The regenerative Rankine cycle has been used by the electric power industry for over 100 years. Most commonly the working fluid in these cycles is water. The regenerative Rankine cycle takes steam from a steam generator, produces shaft power by expanding the steam in a turbine, and then condenses the expanded steam in a condenser. Heating of the cycle's working fluid occurs in the steam generator, which may be driven by the combustion of fossil fuel Many modern regenerative Rankine cycles employ a reheating of the steam after an initial expansion in a High Pressure (HP) turbine. After reheating in a Reheater heat exchanger, integral to the steam generator, the steam is returned to the cycle for further expansion in an Intermediate Pressure (IP) turbine, followed by expansion in a Low Pressure (LP) turbine; the LP turbine's exhaust is then condensed in a condenser. If an IP turbine is present (accepting steam from a Reheater), its exhaust temperature is commonly higher than the HP turbine's exhaust temperature. The condensate from the condenser, or feedwater, is then routed by pumps through a series of feedwater heaters in which it is re-heated (regenerated). The heating vehicle for the feedwater is extraction steam obtained from the turbine. Feedwater heaters may be of a contact type or a closed type of heat exchanger. A closed type of heater is also termed a surface type heater, this type of heater has a shell-side and a tube-side configuration where, typically, the shell-side contains the heating fluid and the tube-side contains the fluid being heated. With a contact type of heater the extraction steam is directly mixed with feedwater, the heated feedwater/condensed steam being pumped to the next highest pressure heater. With a closed type of heater the extraction steam is contained on the shell-side of the heat exchanger, the feedwater carried within tubes A classical text on the subject of regenerative Rankine cycles used in power plants is by J. Kenneth Salisbury, Steam Turbines and Their Cycles, Robert E. Krieger Publishing Company, Huntington, N.Y., 1950 (reprinted 1974), especially pages 43–93 and 266–273.

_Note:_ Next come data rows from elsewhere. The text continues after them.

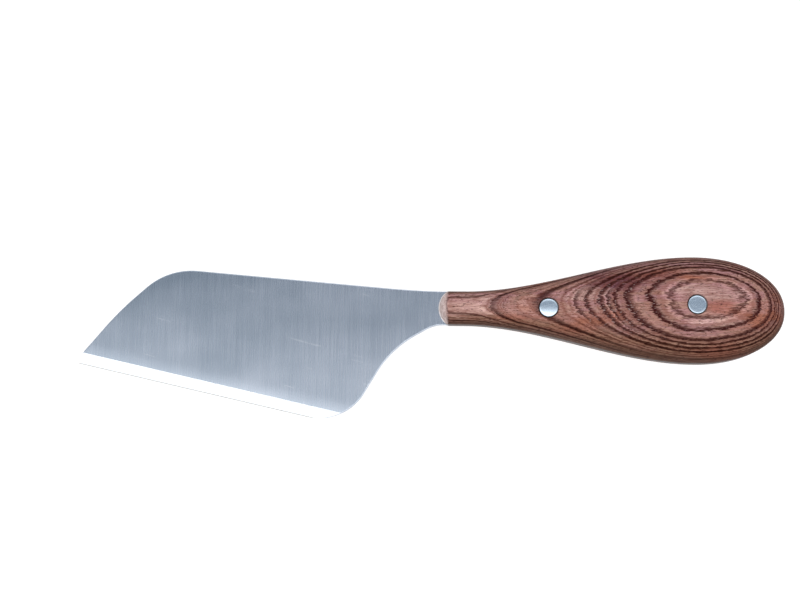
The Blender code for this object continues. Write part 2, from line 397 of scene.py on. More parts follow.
def head_profile():
    """Radius and depth along a rivet head, from its middle over the chamfer and under it."""
    flat_radius = HEAD_RADIUS - HEAD_CHAMFER
    profile = [(flat_radius * ring / HEAD_RINGS, 0.0) for ring in range(HEAD_RINGS + 1)]
    for step in range(1, CHAMFER_STEPS + 1):
        turn = math.pi / 2 * step / CHAMFER_STEPS
        radius = HEAD_RADIUS - HEAD_CHAMFER * (1.0 - math.sin(turn))
        profile.append((radius, HEAD_CHAMFER * (1.0 - math.cos(turn))))
    return profile + [(HEAD_RADIUS, SHANK_DEPTH), (0.0, SHANK_DEPTH)]


def make_rivet(place, half, side, material):
    """One rivet head, ground flush with the curved wood, and a short shank below it."""
    rivet = RIVETS[place]
    solid = bmesh.new()
    rings = []
    for radius, depth in head_profile():
        ring = []
        for segment in range(RIVET_SEGMENTS if radius > 0.0 else 1):
            angle = 2 * math.pi * segment / RIVET_SEGMENTS
            x, y = rivet.x + radius * math.cos(angle), rivet.y + radius * math.sin(angle)
            ring.append(solid.verts.new((x, y, side * (wood_height(x, y) - depth))))
        rings.append(ring)
    for near, far in zip(rings, rings[1:]):
        for segment in range(RIVET_SEGMENTS):
            after = (segment + 1) % RIVET_SEGMENTS
            corners = (
                near[segment % len(near)], near[after % len(near)],
                far[after % len(far)], far[segment % len(far)],
            )
            solid.faces.new(tuple(dict.fromkeys(corners)))
    name = f"{place}_rivet_head_{half}"
    replaced = [f"{place}_rivet_{half}"]
    return finish_piece(name, solid, material, replaced, sharp_angle=35.0)


def make_glue_line(name, side, material):
    """The hardened glue between the tang and one scale, with a fine bead along the wood's front."""
    front = []
    for step in range(FRONT_LINE_STEPS + 1):
        y = mix(NECK_HALF_WIDTH, -NECK_HALF_WIDTH, step / FRONT_LINE_STEPS)
        front.append(Vector((front_setback(y) - GLUE_BEAD, y)))
    stations = handle_stations()
    upper = [Vector((x, half_width(x) - GLUE_RECESS)) for x in reversed(stations[:-1])]
    lower = [Vector((x, GLUE_RECESS - half_width(x))) for x in stations]
    outline = upper + front + lower
    low = side * (STEEL_HALF - GLUE_CLEARANCE)
    high = side * (WOOD_BASE + GLUE_CLEARANCE)
    solid = bmesh.new()
    bottom = [solid.verts.new((point.x, point.y, low)) for point in outline]
    top = [solid.verts.new((point.x, point.y, high)) for point in outline]
    for index in range(len(outline)):
        after = (index + 1) % len(outline)
        solid.faces.new((bottom[index], bottom[after], top[after], top[index]))
    solid.faces.new(top)
    solid.faces.new(bottom[::-1])
    return finish_piece(name, solid, material, sharp_angle=40.0)


# Materials ----------------------------------------------------------------------------------

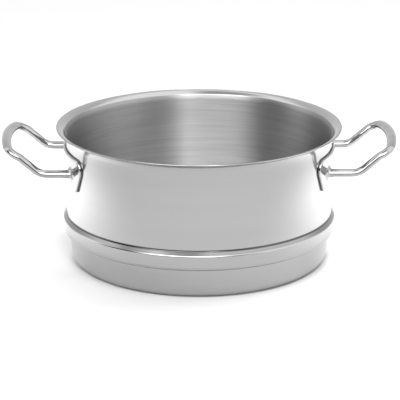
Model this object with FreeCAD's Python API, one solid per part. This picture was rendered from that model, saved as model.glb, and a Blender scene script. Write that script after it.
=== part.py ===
"""Open stainless kettle with two welded loop handles, in millimetres.

A deep-drawn shell has a flared rim, a rolled bead and a stepped foot that
drops into a matching rim below it. Each side carries one curved saddle plate,
projection-welded to the wall, and one bent oval bar welded to that plate.
+X runs through the handles, +Z is up, and the origin is the centre of the
base, on the surface that the kettle stands on.
"""
import FreeCAD, Part
import math
import os

Vector = FreeCAD.Vector
ORIGIN = Vector(0, 0, 0)
UP = Vector(0, 0, 1)

# Shell: outer surface radii and heights
SHEET = 1.0
WALL_R = 121.0
RIM_R = 129.2
RIM_TOP_Z = 123.3
RIM_BEND_R = 7.9
FOOT_BASE_R = 117.2
FOOT_TOP_R = 119.0
FOOT_TOP_Z = 26.4
BASE_CORNER_R = 7.0
BEAD_R = 124.6
BEAD_LOW_R = 124.1
BEAD_TOP_Z = 40.3
BEAD_LOW_CORNER_R = 4.0
SMALL_BEND_R = 0.8
SHELF_TOP_BEND_R = 1.5

# Handle bar: oval section, level arms, a rising slope that flattens out, and a bowed grip
BAR_WIDTH = 9.2
BAR_THICK = 7.0
ARM_Z = 90.8
ARM_HALF_SPACING = 46.2
TILT_DEG = 41.0
BEND_X = 141.6
BEND_R = 17.0
SLOPE_RUN = 15.8
FLATTEN_DEG = 13.0
FLATTEN_R = 10.0
GRIP_CORNER_R = 11.2
GRIP_BOW_DEG = 13.5
BAR_ROUGH_START_X = 100.0

# Saddle plate: a trapezoid wrapped round the wall
PLATE_GAP = 0.3
PLATE_THICK = 2.0
PLATE_TOP_Z = 106.6
PLATE_BOTTOM_Z = 76.2
PLATE_TOP_HALF_ARC = 74.0
PLATE_BOTTOM_HALF_ARC = 58.5
PLATE_TOP_CORNER_R = 10.0
PLATE_BOTTOM_CORNER_R = 4.0
PLATE_EDGE_ROUND = 0.6

# Weld metal
FILLET_LEG = 2.2
FILLET_TIP = 0.1
NUGGET_R = 3.0
NUGGET_ARCS = (-60.0, -20.0, 20.0, 60.0)
NUGGET_Z = 98.0
LOWER_NUGGET_ARCS = (-48.0, 0.0, 48.0)
LOWER_NUGGET_Z = 81.5

PLATE_INNER_R = WALL_R + PLATE_GAP
PLATE_OUTER_R = PLATE_INNER_R + PLATE_THICK


def turned_path(points, radii):
    """Edges through (radius, height) points, with each inner corner rounded to its radius."""
    corners = [Vector(r, 0, z) for r, z in points]
    edges = []
    start = corners[0]
    for before, corner, after, radius in zip(corners, corners[1:], corners[2:], radii):
        back = (before - corner).normalize()
        ahead = (after - corner).normalize()
        half_angle = back.getAngle(ahead) / 2
        setback = radius / math.tan(half_angle)
        bisector = (back + ahead).normalize()
        centre = corner + bisector * (radius / math.sin(half_angle))
        arc_start = corner + back * setback
        arc_end = corner + ahead * setback
        edges.append(Part.makeLine(start, arc_start))
        edges.append(Part.Arc(arc_start, centre - bisector * radius, arc_end).toShape())
        start = arc_end
    edges.append(Part.makeLine(start, corners[-1]))
    return edges


def offset_points(points, distance):
    """Points of the same outline moved sideways by distance, to the left of its direction."""
    directions = []
    for (r0, z0), (r1, z1) in zip(points, points[1:]):
        length = math.hypot(r1 - r0, z1 - z0)
        directions.append(((r1 - r0) / length, (z1 - z0) / length))
    directions = [directions[0]] + directions + [directions[-1]]
    moved = []
    for (r, z), before, after in zip(points, directions, directions[1:]):
        normal_r = -(before[1] + after[1])
        normal_z = before[0] + after[0]
        scale = distance / (1 + before[0] * after[0] + before[1] * after[1])
        moved.append((r + normal_r * scale, z + normal_z * scale))
    return moved


def vessel_shell():
    """Drawn shell: flat base, tapered foot, bead, straight wall and flared rim, one sheet thick."""
    outer = [
        (0, 0),
        (FOOT_BASE_R, 0),
        (FOOT_TOP_R, FOOT_TOP_Z),
        (BEAD_LOW_R, FOOT_TOP_Z),
        (BEAD_R, BEAD_TOP_Z),
        (WALL_R, BEAD_TOP_Z + BEAD_R - WALL_R),
        (WALL_R, RIM_TOP_Z - SHEET),
        (RIM_R - SHEET / 2, RIM_TOP_Z - SHEET),
    ]
    # A left turn, seen along the outline, is tighter on the inside of the sheet.
    outer_radii = [
        BASE_CORNER_R,
        SMALL_BEND_R,
        BEAD_LOW_CORNER_R,
        SMALL_BEND_R + SHEET,
        SHELF_TOP_BEND_R,
        RIM_BEND_R,
    ]
    inner_radii = [
        BASE_CORNER_R - SHEET,
        SMALL_BEND_R + SHEET,
        BEAD_LOW_CORNER_R - SHEET,
        SMALL_BEND_R,
        SHELF_TOP_BEND_R + SHEET,
        RIM_BEND_R + SHEET,
    ]
    inner = offset_points(outer, SHEET)
    outer_edges = turned_path(outer, outer_radii)
    inner_edges = turned_path(inner, inner_radii)
    lip = Part.Arc(
        Vector(RIM_R - SHEET / 2, 0, RIM_TOP_Z - SHEET),
        Vector(RIM_R, 0, RIM_TOP_Z - SHEET / 2),
        Vector(RIM_R - SHEET / 2, 0, RIM_TOP_Z),
    ).toShape()
    axis = Part.makeLine(ORIGIN, Vector(0, 0, SHEET))
    edges = outer_edges + [lip] + inner_edges + [axis]
    section = Part.Face(Part.Wire(Part.__sortEdges__(edges)))
    return section.revolve(ORIGIN, UP, 360)


class BentBar:
    """An oval bar grown piece by piece from its start, with straight runs and round bends."""

    def __init__(self, start, direction, thin_axis):
        self.end = start
        self.direction = direction
        self.thin_axis = thin_axis
        self.pieces = []

    def section(self):
        wide_axis = self.thin_axis.cross(self.direction)
        oval = Part.Ellipse(
            self.end + wide_axis * (BAR_WIDTH / 2),
            self.end + self.thin_axis * (BAR_THICK / 2),
            self.end,
        )
        return Part.Face(Part.Wire(oval.toShape()))

    def run(self, length):
        self.pieces.append(self.section().extrude(self.direction * length))
        self.end = self.end + self.direction * length

    def bend(self, hinge_axis, radius, degrees):
        """Turn by degrees about hinge_axis, right-handed, along an arc of the given radius."""
        centre = self.end + hinge_axis.cross(self.direction) * radius
        self.pieces.append(self.section().revolve(centre, hinge_axis, degrees))
        turn = FreeCAD.Rotation(hinge_axis, degrees)
        self.end = centre + turn.multVec(self.end - centre)
        self.direction = turn.multVec(self.direction)
        self.thin_axis = turn.multVec(self.thin_axis)

    def shape(self):
        return self.pieces[0].multiFuse(self.pieces[1:]).removeSplitter()


def handle_bar():
    """Right-hand handle: level arms, an upward bend, a flatter top and a grip bowed outwards."""
    # Both arms start inside the wall and are trimmed back to the plate's outer face.
    arm_run = BEND_X - BEND_R * math.tan(math.radians(TILT_DEG) / 2) - BAR_ROUGH_START_X
    bow = math.radians(GRIP_BOW_DEG)
    bow_half_width = ARM_HALF_SPACING - GRIP_CORNER_R * (1 - math.sin(bow))
    bow_radius = bow_half_width / math.sin(bow)
    across = Vector(0, 1, 0)
    bar = BentBar(Vector(BAR_ROUGH_START_X, -ARM_HALF_SPACING, ARM_Z), Vector(1, 0, 0), UP)
    bar.run(arm_run)
    bar.bend(-across, BEND_R, TILT_DEG)
    bar.run(SLOPE_RUN)
    bar.bend(across, FLATTEN_R, FLATTEN_DEG)
    grip_normal = bar.thin_axis
    bar.bend(grip_normal, GRIP_CORNER_R, 90 - GRIP_BOW_DEG)
    bar.bend(grip_normal, bow_radius, 2 * GRIP_BOW_DEG)
    bar.bend(grip_normal, GRIP_CORNER_R, 90 - GRIP_BOW_DEG)
    bar.bend(-across, FLATTEN_R, FLATTEN_DEG)
    bar.run(SLOPE_RUN)
    bar.bend(across, BEND_R, TILT_DEG)
    bar.run(arm_run)
    return bar.shape().cut(plate_cylinder())


def plate_cylinder():
    """Solid cylinder that the outer face of both saddle plates lies on."""
    return Part.makeCylinder(PLATE_OUTER_R, RIM_TOP_Z)


def wall_ring(inner_radius, outer_radius, low_z, high_z):
    """Closed ring round the wall between two radii and two heights."""
    base = Vector(0, 0, low_z)
    outside = Part.makeCylinder(outer_radius, high_z - low_z, base)
    inside = Part.makeCylinder(inner_radius, high_z - low_z, base)
    return outside.cut(inside)


def point_on_wall(radius, arc, z):
    """Point at this radius, with arc measured along the plate's outer face from the +X side."""
    angle = arc / PLATE_OUTER_R
    return Vector(radius * math.cos(angle), radius * math.sin(angle), z)


def saddle_plate():
    """Right-hand plate: a rounded trapezoid cut from a ring, with softened outer edges."""
    wedge_reach = 2 * WALL_R
    outline = [
        (PLATE_BOTTOM_HALF_ARC, PLATE_BOTTOM_Z),
        (PLATE_TOP_HALF_ARC, PLATE_TOP_Z),
        (-PLATE_TOP_HALF_ARC, PLATE_TOP_Z),
        (-PLATE_BOTTOM_HALF_ARC, PLATE_BOTTOM_Z),
    ]
    near = Part.makePolygon([point_on_wall(1.0, arc, z) for arc, z in outline], True)
    far = Part.makePolygon([point_on_wall(wedge_reach, arc, z) for arc, z in outline], True)
    wedge = Part.makeLoft([near, far], True, True)
    ring = wall_ring(PLATE_INNER_R, PLATE_OUTER_R, PLATE_BOTTOM_Z, PLATE_TOP_Z)
    plate = ring.common(wedge)
    plate = round_plate_corners(plate, True, PLATE_TOP_CORNER_R)
    plate = round_plate_corners(plate, False, PLATE_BOTTOM_CORNER_R)
    rim_edges = [edge for edge in plate.Edges if lies_on_radius(edge, PLATE_OUTER_R)]
    return plate.makeFillet(PLATE_EDGE_ROUND, rim_edges)


def lies_on_radius(edge, radius):
    """True when both ends and the middle of an edge are at this distance from the kettle's axis."""
    middle = edge.valueAt((edge.FirstParameter + edge.LastParameter) / 2)
    points = [vertex.Point for vertex in edge.Vertexes] + [middle]
    return all(abs(math.hypot(point.x, point.y) - radius) < 0.01 for point in points)


def round_plate_corners(plate, upper, radius):
    """Round the two upper or two lower corners, whose edges run through the plate's thickness."""
    middle_z = (PLATE_TOP_Z + PLATE_BOTTOM_Z) / 2
    through = []
    for edge in plate.Edges:
        ends = [math.hypot(vertex.Point.x, vertex.Point.y) for vertex in edge.Vertexes]
        crosses = len(ends) == 2 and abs(abs(ends[0] - ends[1]) - PLATE_THICK) < 0.01
        if crosses and (edge.CenterOfMass.z > middle_z) == upper:
            through.append(edge)
    return plate.makeFillet(radius, through)


def oval_wire(centre, half_width, half_height):
    """Upright oval in a plane across +X."""
    oval = Part.Ellipse(
        centre + Vector(0, half_width, 0),
        centre + Vector(0, 0, half_height),
        centre,
    )
    return Part.Wire(oval.toShape())


def weld_fillet(side):
    """Cone of weld metal round one arm, where it meets the plate; side is -1 or +1."""
    arm_y = side * ARM_HALF_SPACING
    root_x = math.sqrt(PLATE_OUTER_R**2 - ARM_HALF_SPACING**2)
    slant = ARM_HALF_SPACING / root_x * BAR_WIDTH / 2
    foot_x = root_x - slant - FILLET_LEG
    tip_x = root_x + slant + FILLET_LEG
    foot_growth = tip_x - foot_x - slant
    foot = oval_wire(
        Vector(foot_x, arm_y, ARM_Z), BAR_WIDTH / 2 + foot_growth, BAR_THICK / 2 + foot_growth
    )
    tip = oval_wire(
        Vector(tip_x, arm_y, ARM_Z), BAR_WIDTH / 2 + FILLET_TIP, BAR_THICK / 2 + FILLET_TIP
    )
    return Part.makeLoft([foot, tip], True, True)


def handle_weld_fillets(bar):
    """Two separate weld rings, cut clear of the plate and of the bar that they join."""
    rings = [weld_fillet(side).cut(plate_cylinder()).cut(bar) for side in (-1, 1)]
    return Part.makeCompound(rings)


def plate_weld_nuggets():
    """Small projection welds that bridge the gap between the wall and one plate."""
    gap = wall_ring(WALL_R, PLATE_INNER_R, 0, RIM_TOP_Z)
    places = [(arc, NUGGET_Z) for arc in NUGGET_ARCS]
    places += [(arc, LOWER_NUGGET_Z) for arc in LOWER_NUGGET_ARCS]
    nuggets = []
    for arc, z in places:
        outward = point_on_wall(1.0, arc, 0)
        spot = Part.makeCylinder(NUGGET_R, 10, point_on_wall(WALL_R - 5, arc, z), outward)
        nuggets.append(spot.common(gap))
    return Part.makeCompound(nuggets)


def mirrored(shape):
    """The same piece on the other side of the kettle."""
    return shape.mirror(ORIGIN, Vector(1, 0, 0))


def main():
    bar = handle_bar()
    one_side = {
        "handle_bar": bar,
        "saddle_plate": saddle_plate(),
        "handle_weld_fillets": handle_weld_fillets(bar),
        "plate_weld_nuggets": plate_weld_nuggets(),
    }
    nodes = {"vessel_shell": vessel_shell()}
    for name, shape in one_side.items():
        nodes[name + "_right"] = shape
        nodes[name + "_left"] = mirrored(shape)

    os.makedirs("parts", exist_ok=True)
    for name, shape in nodes.items():
        shape.exportStep(f"parts/{name}.step")
        box = shape.BoundBox
        sizes = f"{box.XLength:.1f} x {box.YLength:.1f} x {box.ZLength:.1f}"
        state = f"{len(shape.Solids)} solid(s), valid {shape.isValid()}"
        print(f"{name}: {state}, {sizes} mm, {shape.Volume:.0f} mm3")


main()
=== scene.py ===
"""Open stainless kettle with two welded loop handles, dressed and lit in a white studio."""
import math

import bmesh
import bpy
from mathutils import Matrix, Vector


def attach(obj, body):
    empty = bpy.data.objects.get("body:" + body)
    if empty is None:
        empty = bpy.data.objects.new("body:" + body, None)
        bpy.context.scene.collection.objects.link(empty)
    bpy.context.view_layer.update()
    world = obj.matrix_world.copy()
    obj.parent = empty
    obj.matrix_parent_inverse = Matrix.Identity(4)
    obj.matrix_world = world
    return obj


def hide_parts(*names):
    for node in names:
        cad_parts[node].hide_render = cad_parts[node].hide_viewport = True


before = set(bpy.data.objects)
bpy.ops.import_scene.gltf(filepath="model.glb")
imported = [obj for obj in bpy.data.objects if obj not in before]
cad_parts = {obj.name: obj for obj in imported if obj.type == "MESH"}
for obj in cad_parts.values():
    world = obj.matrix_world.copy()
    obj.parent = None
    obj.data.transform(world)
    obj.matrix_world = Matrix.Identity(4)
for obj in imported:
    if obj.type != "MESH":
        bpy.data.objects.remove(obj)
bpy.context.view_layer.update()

MM = 0.001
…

For feedwater heaters the heating mechanism involves condensation of turbine extraction steam, its latent heat transferred to the feedwater. Condensing heat transfer is solely dependent on the saturation temperature associated with the extracting steam, and is thus dependent on the extraction pressure delivered by the turbine. Extraction pressures are governed by the turbine's Flow Passing Ability as integrally established by the next downstream nozzle from the point of extraction. The Flow Passing Ability at any point in a steam turbine represents a reduction of Bernoulli's Equation associated with fluid passing through a nozzle (in the case of a turbine, a ring of nozzles forming the inlet to a turbine stage). When nozzles erode their flow area increases, causing, for a given mass flow, a reduction in inlet pressure and thus a reduction in the associated extraction pressure. A degradation in extraction pressure will degrade a feedwater heater's condensing heat transfer mechanism resulting in a lower feedwater temperature.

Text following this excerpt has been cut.